Throughout undergrad at FSU (go noles! whoop whoop!) my Uncle Bro (who is the most bad ass chef you'll ever meet) would come over every Monday night to cook for me and my friends.  Although I live super far from Tallahassee, Bro and I still have super long conversations about food and he's always coming up with some really crazy ideas for my blog (be looking forward to the redneck eclectic...holy shit... ahh!!  coming soon!). So when I called him today while i was at the farmers market obsessing over all the super sexy tomatoes, he said "you should do a fried green tomato grilled cheese" and i was like "FUCK YEA!" So i did.  So with this little baby we fused our southerness with a little south of the border queso fresco and the results were seriously way beyond anything i was expecting.


Ingredientes!


- 3 tbs crumbled queso fresco
- 1 thinly sliced piece of cornbread, about the size
   of your tomato
- 2 pads of butter
- 2 fried green tomatoes!







The first thing you'll want to do is fry those green tomatoes.  If you've never done it before, click the link above in the ingredients area and go for it! It was my first time doing it all myself and it was pretty quick and easy and it was hellagood.  I also got some ready made cornbread from whole foods because I suck at baking i didn't feel like baking today.  It was pretty thin which is what you'll want, but you'll also want to use the outside as the inside on this sandwich.  That sounds confusing but basically you'll cut the cornbread down the middle and pile on half the cheese on the side that was baked.  This is confusing me just writing about it, but you'll see in the picture below what i mean.

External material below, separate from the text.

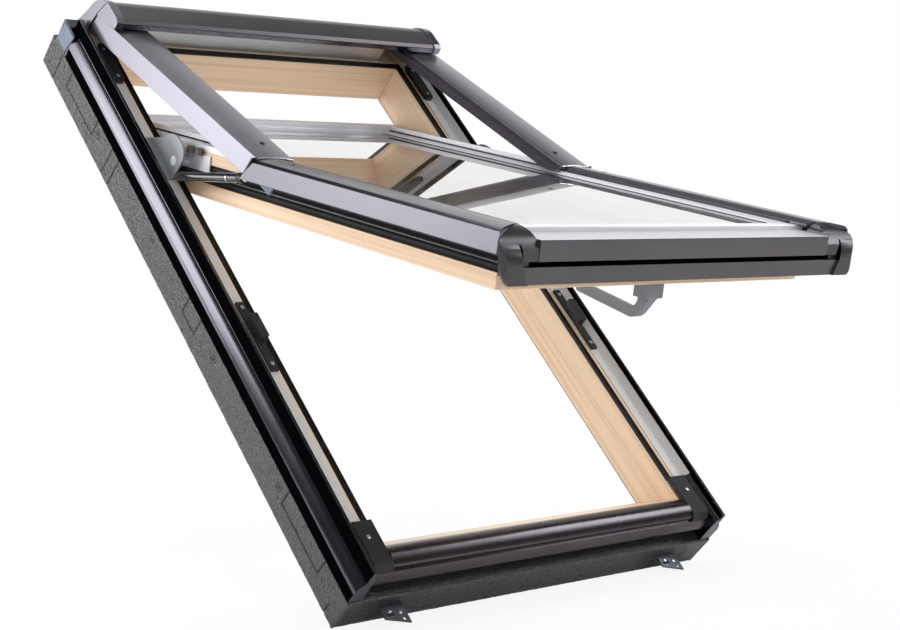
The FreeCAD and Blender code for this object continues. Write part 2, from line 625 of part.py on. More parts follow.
carve_pair(covers, "face",
           [(lobe_x - shell, ZERO), (lip + shell, ZERO), (lip + shell, v["cap_back"]),
            (lip, v["cap_back"]), (lobe_x, v["lobe_back"]), (lobe_x - shell, v["lobe_back"])],
           ZERO, cap_top)
nose = v["cap_nose_reach"]
carve_pair(caps, "across",
           [(cap_front, v["cap_nose"], -v["cap_nose_radius"]), (nose, cap_top), (nose, cap_top + shell),
            (cap_front - shell, cap_top + shell), (cap_front - shell, v["cap_nose"])], lobe_x, lip)
carve_pair(caps, "along",
           [(lip - v["cap_foot_round"], -shell), (lip + shell, -shell),
            (lip + shell, v["cap_side_level"]), (lip, v["cap_side_level"], -v["cap_side_radius"]),
            (lip - v["cap_foot_round"], ZERO)],
           cap_front, v["lobe_back"])
carve_pair(caps, "across",
           [(v["cap_heel"], -shell), (v["lobe_back"], -shell), (v["lobe_back"], v["side_lip_level"]),
            (v["cap_back"] - shell, v["side_lip_level"])], band_half, lip + shell)
carve_pair(caps, "along",
           [(lobe_x - shell, -shell), (band_half, -shell), (band_half, up_low), (lobe_x - shell, up_low)],
           cap_front, v["lobe_back"])
carve_pair(caps, "along",
           [(band_half - shell, -shell), (ridge_low, -shell), (ridge_low, ZERO),
            (ridge_mid, ridge_level), (ridge_high, cap_top),
            (ridge_high - v["ridge_groove"], cap_top), (bed_x, up_low), (band_half - shell, up_low)],
           cap_front, cap_front + v["ridge_depth"])
carve_pair(caps, "along",
           [(lobe_x, up_low), (bed_x, up_low), (ridge_high - v["ridge_groove"], cap_top),
            (lobe_x, cap_top)], cap_front, cap_front + v["lobe_step"])
carve_pair(caps, "along",
           [(lobe_x, cap_top - v["lobe_round"], -v["lobe_round"]), (lobe_x + v["lobe_round"], cap_top),
            (lobe_x, cap_top)], cap_front, v["lobe_back"])

# pivot hinges: a cast ear on the frame and a plate with a pin on the sash
ear_x, thick = strip_x + v["ear_inset"], v["hinge_skin"]
ear_low, ear_high = pivot - v["ear_fore"], pivot + v["ear_aft"]
frame_hinges = side_pair("frame_hinge",
                         [(ear_low, strip_top), (ear_high, strip_top), (ear_high, strip_top + thick),
                          (pivot + v["ear_heel"], level + v["ear_crown"], v["ear_back_radius"]),
                          (pivot + v["ear_crown"], level + v["ear_height"], v["ear_radius"]),
                          (ear_low, level + v["ear_nose"])], ear_x, ear_x + thick, FRAME)
extend_pair(frame_hinges, "along", box(strip_x, strip_top, bend_x - skin, strip_top + thick),
            ear_low, ear_high)
carve_pair(frame_hinges, "across", [("circle", pivot, level, v["pivot_radius"] + v["pivot_play"])],
           ear_x, ear_x + thick)
plate_low, plate_high = pivot_m - v["hinge_low"], pivot_m + v["hinge_high"]
plate_start = pivot_s - v["hinge_fore"]
plate_stop = plate_start + v["hinge_length"]
sash_hinges = side_pair("sash_hinge",
                        [(plate_start, plate_low), (plate_stop - v["hinge_slant"], plate_low),
                         (plate_stop, plate_high), (plate_start, plate_high)], edge, edge + thick, SASH)
extend_pair(sash_hinges, "across", [("circle", pivot_s, pivot_m, v["pivot_radius"])],
            edge + thick, ear_x + thick)

# catches and springs
catch_x = strip_x + v["catch_width"]
catch_top = strip_top + v["catch_height"]
catches = pair("catch", "along", box(strip_x, strip_top, catch_x, strip_top + v["latch_height"]),
               v["catch_pos"], v["catch_pos"] + v["catch_length"], FRAME)
catch_end, latch_top = v["catch_pos"] + v["catch_length"], strip_top + v["latch_height"]
carve_pair(catches, "across", box(v["catch_pos"], catch_top, v["latch_pos"], latch_top), ZERO, half)
carve_pair(catches, "across", box(v["latch_pos"] + v["latch_length"], catch_top, catch_end, latch_top),
           ZERO, half)
for side, centre in (("left", v["spring_inset"] - half), ("right", half - v["spring_inset"])):
    solid("spring_" + side, "along", [("circle", centre, ZERO, v["spring_radius"])],
          -spring_length, ZERO, SPRING)

# handle under the sash foot: a base and a lever bent at its elbow
near, bar = foot + v["handle_inset"], v["handle_bar"]
base = low - v["handle_base"]
elbow_low = low - v["handle_drop"]
elbow, tip = near + v["handle_elbow"], near + v["handle_reach"]
crook = near + v["handle_depth"]
handle = solid("handle", "across",
               [(near, base), (near + v["handle_lean"], low - v["handle_neck"], v["handle_round"]),
                (elbow, elbow_low), (tip, elbow_low + v["handle_rise"], v["handle_tip"]),
                (tip, elbow_low + v["handle_rise"] + bar), (elbow + v["handle_tip"], elbow_low + bar + 1,
                                                            -v["handle_crook"]),
                (crook, base)], -v["handle_width"] / 2, v["handle_width"] / 2, SASH)
base_half = v["handle_base_width"] / 2
extend(handle, "across", box(near, base, crook, low), -base_half, base_half)

# the solids are checked before anything is written
bodies = [item for item in doc.Objects if item.isDerivedFrom("PartDesign::Body")]
for item in doc.Objects:
    if "Invalid" in item.State or "Error" in item.State:
        raise ValueError(item.Label + " did not rebuild")
for body in bodies:
    if body.Shape.isNull() or not body.Shape.isValid() or len(body.Shape.Solids) != 1:
        raise ValueError(body.Label + " is not one sound solid")

os.makedirs("parts", exist_ok=True)
for body in bodies:
    body.Shape.exportStep("parts/" + body.Label + ".step")
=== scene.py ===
import math

import bmesh
import bpy
import numpy as np
from bpy.props import FloatProperty, FloatVectorProperty, PointerProperty
from mathutils import Matrix, Vector


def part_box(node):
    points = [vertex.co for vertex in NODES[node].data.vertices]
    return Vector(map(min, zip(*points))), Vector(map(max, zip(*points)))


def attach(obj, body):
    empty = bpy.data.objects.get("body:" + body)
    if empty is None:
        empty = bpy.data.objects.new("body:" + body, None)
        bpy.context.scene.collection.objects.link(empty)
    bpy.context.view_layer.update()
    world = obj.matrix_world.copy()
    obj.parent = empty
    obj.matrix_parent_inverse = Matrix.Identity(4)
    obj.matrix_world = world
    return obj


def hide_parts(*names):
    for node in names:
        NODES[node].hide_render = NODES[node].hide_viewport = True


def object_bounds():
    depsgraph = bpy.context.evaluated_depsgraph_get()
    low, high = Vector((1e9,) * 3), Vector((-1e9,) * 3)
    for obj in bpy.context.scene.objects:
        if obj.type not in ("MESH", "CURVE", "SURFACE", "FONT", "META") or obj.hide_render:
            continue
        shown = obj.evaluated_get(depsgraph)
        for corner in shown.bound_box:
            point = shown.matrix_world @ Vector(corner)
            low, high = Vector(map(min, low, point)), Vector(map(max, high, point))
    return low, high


bl_info = {
    "name": "Roof window dressing",
    "version": (1, 0, 0),
    "blender": (4, 5, 0),
    "location": "3D View > Sidebar > Roof window",
    "description": "Dresses the frame of an open roof window: finishes, seals, screws and small fittings",
    "category": "Object",
}

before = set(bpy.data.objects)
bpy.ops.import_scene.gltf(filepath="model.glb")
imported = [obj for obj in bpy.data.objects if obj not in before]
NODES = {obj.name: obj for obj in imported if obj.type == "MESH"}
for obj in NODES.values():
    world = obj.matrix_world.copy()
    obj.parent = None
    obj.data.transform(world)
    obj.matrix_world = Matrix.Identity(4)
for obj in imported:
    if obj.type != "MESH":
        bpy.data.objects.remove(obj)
CAD_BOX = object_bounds()
MM = 0.001

# where the window lies: its mid plane in metres, the roof's pitch, the bracket at the origin, the sash's turn
# about its pivot and an arm's turn about its foot; lengths are in mm where nothing else is said
MID_X = (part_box("sill_cover")[0].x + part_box("sill_cover")[1].x) / 2
PITCH = math.radians(45)
TURN = math.radians(35.1)
BRACKET_MID = 15.5
BRACKET_UNDER = 31.5
PIVOT_ALONG, PIVOT_LEVEL = 800, 128
PIVOT_S, PIVOT_M = 816.8, 30.8
ARM_TURN = math.radians(17.1)
ARM_ALONG, ARM_LEVEL = 625.1, 267.0
SIDES = {"left": -1, "right": 1}

# the insulating block and the marks on its moulded skin
HALF = 370
BLOCK_LENGTH = 1180
BLOCK_DEPTH = 58
FACE_ROOM = 3.0
EDGE_ROUND = 2.4
GRAIN_SIZES = (2.0, 9.0)
PITS_PER_METRE = 150
PIT_SIZES = (0.8, 1.9)
PIT_MARGINS = (6, 4)
PIT_REACH = 8
PIT_SHARE = 0.8
PIT_DEPTH = 1.5
SEAM_REACH = 2.1
RING_RADIUS, RING_WIDTH = 6.6, 0.9
EJECTOR_SHARE, EJECTOR_FALL = 1.6, 2.6
RIM_SINK = 0.5
FOAM_CREASE = 80.0
NEAR_STEP, FAR_STEP = 1.0, 2.0
SIDE_SEED, FOOT_SEED = 11, 31
SIDE_SEAMS = (
    ((1131, 54), (1132, 0)),
    ((1085, 58), (1085, 26), (966, 26), (966, 58)),
    ((899, 58), (901, 0)),
    ((871, 58), (873, 0)),
    ((571, 58), (571, 26), (524, 26), (524, 58)),
    ((197, 58), (197, 29), (74, 29), (74, 58)),
    ((27, 22), (28, 0)),
)
SIDE_RINGS = ((951, 40), (709, 41), (461, 40), (217, 41))

# outlines of long pieces, as pairs of half width and level; the other side has them mirrored
SASH_SEAL = ((289.2, 4.2), (300.2, 4.6), (297.2, 8.0), (300.6, 12.2), (297.6, 15.6), (300.8, 19.8),
             (297.8, 23.4), (300.6, 27.6), (298.4, 31.0), (300.2, 33.6), (289.2, 33.8))
# SEAL_LIP_HIGHLIGHT is a pale bar on one lip of the sash seal: a painted highlight where the lip's edge
# catches the light
SEAL_LIP_HIGHLIGHT = ((298.2, 16.3), (300.9, 16.6), (300.9, 17.8), (298.2, 18.3))
SIDE_STRIP = ((284.0, 62.9), (286.9, 62.9), (286.9, 74.0), (284.8, 74.0), (284.2, 67.5), (283.6, 67.0))
PANE_GASKET = ((270.8, 58.1), (272.6, 58.1), (272.6, 58.9))
BEAD_SLOPE = ((272.2, 58.1), (283.5, 58.1), (283.5, 63.9), (282.6, 63.9))
PANE_LINE = ((282.8, 63.9), (286.9, 63.9), (286.9, 66.6), (283.0, 66.4))
SEAL_ENDS = (62, 1064)
SEAL_CREASE = 60.0
PANE_ENDS = (78, 1048)
STRIP_ENDS = (572, 1050)
SEAL_RIBS = (307.5, 310.2, 312.9, 315.6)
RIB_FOOT, RIB_TOP = (0.7, 101.9), (0.3, 103.4)
RIB_ENDS = (100, 1100)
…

 See? The freshly cut side will be the buttered side at the end.  Whatever, i'm sure it won't make much of a difference if you do the wrong side. Now lay on the fried green tomatoes!


EEeeeeeee! So cute.  Now put on the remaining cheese and try to get it as close to the middle as possible cause this is a pretty tall sammie.


Then put on the top piece of cornbread the same way as the first one and turn the skillet up to medium heat.


Now melt one pad of butter in your heated skillet and lay that baby carefully in. My cornbread started to fall apart and it started to get ugly, but there was no going back. So, I went with it.


When it was ready to be flipped, I picked it up with my spatulla and threw another tab of butter in. Be careful because it gets super crumbly.  When it was golden brown and lovely on both sides I took it off the stove.


 This GC was a complete mess but it was muy delicioso! I hope you enjoy it!